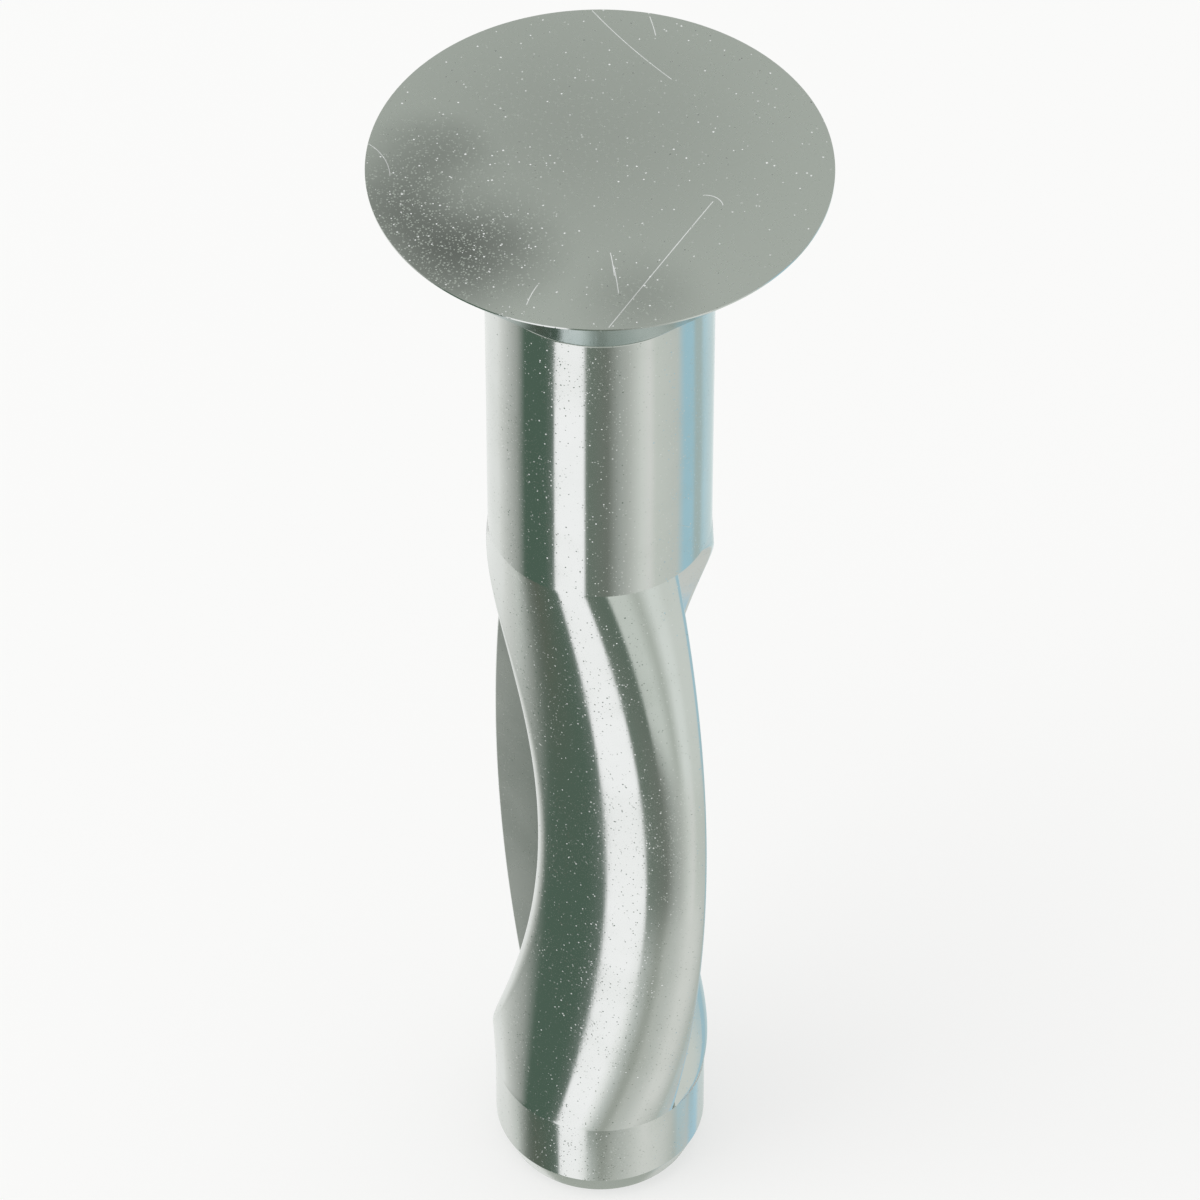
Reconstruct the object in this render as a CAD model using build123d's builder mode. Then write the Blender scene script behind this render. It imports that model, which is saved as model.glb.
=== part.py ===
"""Split-drive anchor: a one-piece steel pin with a flat countersunk head and a split, bowed shank.

The pin is hammered into a drilled hole. Its shank is split lengthwise over part of its length, and the
two legs are pressed sideways along the split, in opposite directions. The hole squeezes the legs back
towards the axis, and their spring grips its wall.

Frame: millimetres, +Z up, origin at the centre of the flat end of the tip. The split lies in the XZ
plane. The leg on the -Y side bows towards +X, and the leg on the +Y side towards -X.
"""

import os
from math import radians, sqrt, tan

from build123d import *

# ---- Driving dimensions -------------------------------------------------------------------------

shank_diameter = 6.35          # nominal drill size, 1/4 in
head_diameter = 12.7           # 1/2 in, over the rim
head_angle = 82.0              # included angle of the countersunk underside, degrees
rim_land = 0.05                # upright edge left on the rim

plain_length = 9.75            # full-round shank between the head and the split
split_length = 23.2            # from the upper crease of the legs to the lower one
tip_length = 3.15              # full-round tip below the split
tip_chamfer_length = 0.8       # along the axis
tip_chamfer_depth = 0.32       # radially

leading_bow = 1.225            # how far a leg's leading edge stands outside the shank at mid-split
back_flattening = 0.547        # how far its round back is pressed in towards the split at mid-split
trailing_cut = 2.92            # how far its trailing side is cut in from the shank, at the deepest
trailing_lift = 0.34           # the deepest point of that cut is this far above mid-split
trailing_run_in = 0.3          # the cut starts this far above the lower crease
trailing_rounding = 0.45        # radius between the trailing side and the round back
split_gap = 0.05               # between the flats of the two legs

section_count = 13             # half-oval sections that each leg is lofted through

# ---- Worked out from them -----------------------------------------------------------------------

shank_radius = shank_diameter / 2
head_radius = head_diameter / 2
cone_height = (head_radius - shank_radius) / tan(radians(head_angle / 2))

lower_crease = tip_length
upper_crease = lower_crease + split_length
mid_split = (lower_crease + upper_crease) / 2
head_bottom = upper_crease + plain_length
rim_bottom = head_bottom + cone_height
head_top = rim_bottom + rim_land


def bow(height, rise):
    """How far an edge has moved at a height: a circular arc from crease to crease."""
    half_length = split_length / 2
    arc_radius = (half_length**2 + rise**2) / (2 * rise)
    return sqrt(arc_radius**2 - (height - mid_split) ** 2) - (arc_radius - rise)


# ---- One leg ------------------------------------------------------------------------------------

with BuildPart() as leg:
    # Half-oval sections, with their flat in the split plane.
    for section in range(section_count):
        height = lower_crease + split_length * section / (section_count - 1)
        with BuildSketch(Plane.XY.offset(height)):
            with BuildLine():
                EllipticalCenterArc(
                    center=(0, 0),
                    x_radius=shank_radius + bow(height, leading_bow),
                    y_radius=shank_radius - bow(height, back_flattening),
                    start_angle=180,
                    arc_size=180,
                )
                Line(
                    (shank_radius + bow(height, leading_bow), 0),
                    (-shank_radius - bow(height, leading_bow), 0),
                )
            make_face()
    loft()

    # The trailing side, cut back along an arc that starts just above the lower crease and is
    # symmetrical about its deepest point, so that it runs out at the upper one.
    cut_bottom = lower_crease + trailing_run_in
    cut_top = 2 * (mid_split + trailing_lift) - cut_bottom
    cut_start = -shank_radius - bow(cut_bottom, leading_bow)
    outer_side = -2 * shank_radius
    with BuildSketch(Plane.XZ):
        with BuildLine():
            ThreePointArc(
                (cut_start, cut_bottom),
                (-shank_radius + trailing_cut, mid_split + trailing_lift),
                (cut_start, cut_top),
            )
            Polyline(
                (cut_start, cut_top),
                (outer_side, cut_top),
                (outer_side, cut_bottom),
                (cut_start, cut_bottom),
            )
        make_face()
    extrude(amount=shank_diameter, mode=Mode.SUBTRACT)

    # The long edge between that side and the round back is eased.
    fillet(leg.edges().sort_by(SortBy.LENGTH)[-1], radius=trailing_rounding)

# ---- The whole pin ------------------------------------------------------------------------------

with BuildPart() as anchor:
    # Turned tip, with its chamfered flat end.
    with BuildSketch(Plane.XZ):
        with BuildLine():
            Polyline(
                (0, 0),
                (shank_radius - tip_chamfer_depth, 0),
                (shank_radius, tip_chamfer_length),
                (shank_radius, lower_crease),
                (0, lower_crease),
                close=True,
            )
        make_face()
    revolve(axis=Axis.Z)

    # Plain shank and countersunk head.
    with BuildSketch(Plane.XZ):
        with BuildLine():
            Polyline(
                (0, upper_crease),
                (shank_radius, upper_crease),
                (shank_radius, head_bottom),
                (head_radius, rim_bottom),
                (head_radius, head_top),
                (0, head_top),
                close=True,
            )
        make_face()
    revolve(axis=Axis.Z)

    # The two legs, the second turned half a turn from the first.
    add(leg.part)
    add(leg.part.rotate(Axis.Z, 180))

    # The split, from crease to crease and right through the legs.
    with BuildSketch(Plane.XY.offset(lower_crease)):
        Rectangle(2 * (shank_diameter + leading_bow), split_gap)
    extrude(amount=split_length, mode=Mode.SUBTRACT)

anchor.part.label = "anchor"

os.makedirs("parts", exist_ok=True)
export_step(anchor.part, "parts/anchor.step")
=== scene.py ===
"""Split-drive anchor in clear zinc, on a pale floor, inside a studio light tent.

The anchor is one piece of cold-formed steel: a flat countersunk head, a round shank, two legs that bow
sideways along their split, and a round tip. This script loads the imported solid, makes a finer skin of the
same sizes over it, plates that skin, and sets the floor, the tent, the lamp and the camera.
"""

import logging
import math
from dataclasses import dataclass
from enum import Enum
from typing import Any

import bmesh
import bpy
from mathutils import Matrix, Vector


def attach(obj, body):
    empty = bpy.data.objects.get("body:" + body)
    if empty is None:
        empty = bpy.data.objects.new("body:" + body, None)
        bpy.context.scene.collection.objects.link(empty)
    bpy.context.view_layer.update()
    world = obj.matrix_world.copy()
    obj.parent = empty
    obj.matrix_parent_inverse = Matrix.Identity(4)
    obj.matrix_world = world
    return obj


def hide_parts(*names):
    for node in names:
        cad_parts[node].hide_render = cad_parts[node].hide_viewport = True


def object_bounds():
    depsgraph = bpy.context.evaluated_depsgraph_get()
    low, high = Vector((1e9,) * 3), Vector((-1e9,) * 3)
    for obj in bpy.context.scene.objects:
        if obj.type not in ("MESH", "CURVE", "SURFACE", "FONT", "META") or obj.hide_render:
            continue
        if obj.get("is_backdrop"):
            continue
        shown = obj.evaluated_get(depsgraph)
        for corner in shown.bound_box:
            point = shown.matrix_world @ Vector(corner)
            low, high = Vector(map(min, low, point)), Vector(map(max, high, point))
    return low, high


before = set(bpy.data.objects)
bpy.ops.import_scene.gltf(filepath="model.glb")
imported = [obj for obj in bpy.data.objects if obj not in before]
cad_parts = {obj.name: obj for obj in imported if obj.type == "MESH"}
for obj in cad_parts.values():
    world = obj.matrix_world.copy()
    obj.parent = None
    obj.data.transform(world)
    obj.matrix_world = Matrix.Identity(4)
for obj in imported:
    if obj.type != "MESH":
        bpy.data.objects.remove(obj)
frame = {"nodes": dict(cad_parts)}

LOG = logging.getLogger("anchor")
MM = 0.001  # the sizes below are in millimetres, and Blender's unit is the metre

MATH = "ShaderNodeMath"
VECTOR = "ShaderNodeVectorMath"
# A Mix or Compare node has several inputs of one name, so these are known by their numbers.
NUMBER_A, NUMBER_B = 2, 3
COLOUR_A, COLOUR_B, COLOUR_OUT = 6, 7, 2

# What an input of a node can get.
Source = bpy.types.Node | bpy.types.NodeSocket | float | tuple[float, ...]


# ---- Small helpers ------------------------------------------------------------------------------


def linear(hex_colour: str) -> tuple[float, float, float, float]:
    """Turn an sRGB hex colour into the linear values that a socket takes.

    Args:
        hex_colour: Six hex digits after a hash sign.

    Returns:
        Red, green, blue and alpha, linear.
    """
    digits = hex_colour.lstrip("#")
    channels = [int(digits[i : i + 2], 16) / 255 for i in (0, 2, 4)]
    red, green, blue = (c / 12.92 if c <= 0.04045 else ((c + 0.055) / 1.055) ** 2.4 for c in channels)
    return red, green, blue, 1.0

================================

→ Problem description
Print the lines from the line with "add(leg.part.rotate(Axis.Z, 180))" to the line with "if empty is" exactly, and print nothing else. Both of those lines are included.

→ Result for this task
    add(leg.part.rotate(Axis.Z, 180))

    # The split, from crease to crease and right through the legs.
    with BuildSketch(Plane.XY.offset(lower_crease)):
        Rectangle(2 * (shank_diameter + leading_bow), split_gap)
    extrude(amount=split_length, mode=Mode.SUBTRACT)

anchor.part.label = "anchor"

os.makedirs("parts", exist_ok=True)
export_step(anchor.part, "parts/anchor.step")
=== scene.py ===
"""Split-drive anchor in clear zinc, on a pale floor, inside a studio light tent.

The anchor is one piece of cold-formed steel: a flat countersunk head, a round shank, two legs that bow
sideways along their split, and a round tip. This script loads the imported solid, makes a finer skin of the
same sizes over it, plates that skin, and sets the floor, the tent, the lamp and the camera.
"""

import logging
import math
from dataclasses import dataclass
from enum import Enum
from typing import Any

import bmesh
import bpy
from mathutils import Matrix, Vector


def attach(obj, body):
    empty = bpy.data.objects.get("body:" + body)
    if empty is None:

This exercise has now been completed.